Y bien es cierto que Tanna es, por encima de todo, una historia de amor, un drama romántico en toda regla, pero también reflexiona sobre el poder de las tradiciones, a menudo tan injustas, y sobre la inutilidad de la venganza. Y lo hace a través de parajes en los que uno siente sumergirse dentro de ese universo que nos queda tan lejano. Sin duda, la veracidad también se consigue porque está interpretada por miembros reales de la tribu Yakel. Imposible no enamorarse de la perspicacia y rebeldía de Selin (Marceline Rofit), la hermana pequeña de la protagonista.

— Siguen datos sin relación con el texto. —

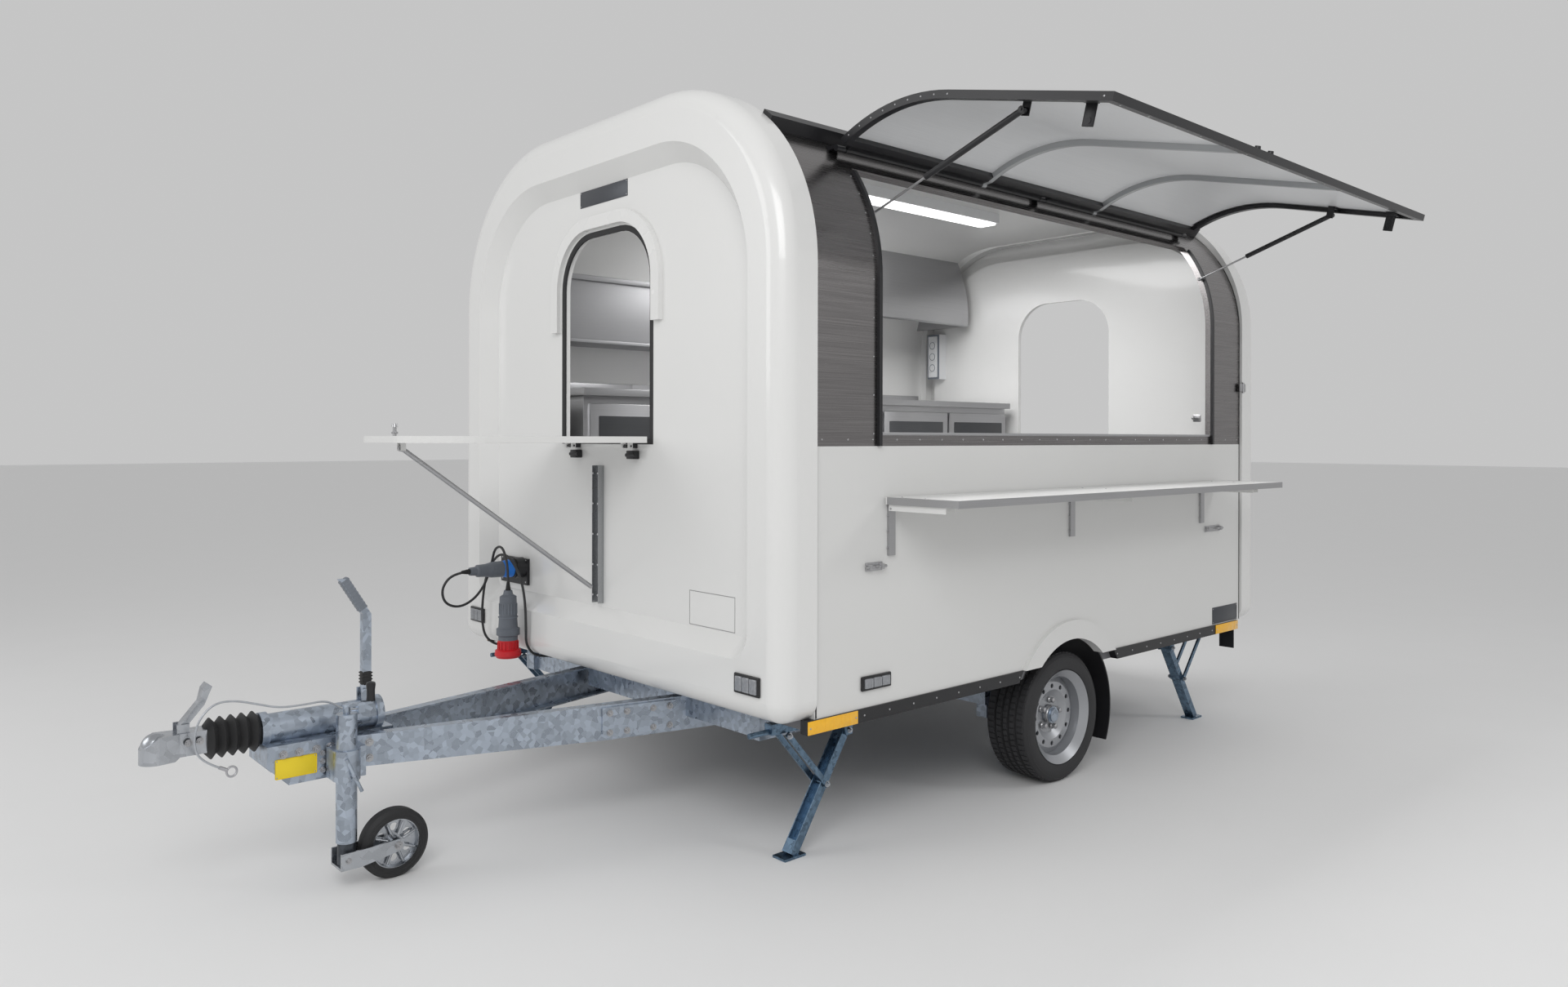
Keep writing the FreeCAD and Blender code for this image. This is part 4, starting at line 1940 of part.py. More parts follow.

Dirigida por Bentley Dean y Martin Butler, este bello cuento basado en hechos reales sobre los profundos dramas que pueden producirse en el paraíso, fue nominado para la categoría de Mejor película en los premios Oscar (2016), toda una proeza teniendo en cuenta que ninguno de los actores del reparto había estado jamás frente a una cámara. Probablemente, de ahí radique su fuerza y autenticidad.
Lo mejor: su belleza visual y el universo en el que consigue adentrarnos.
Lo peor: su halo de cuento hace que pueda perder crudeza e incluso realismo en algunos momentos.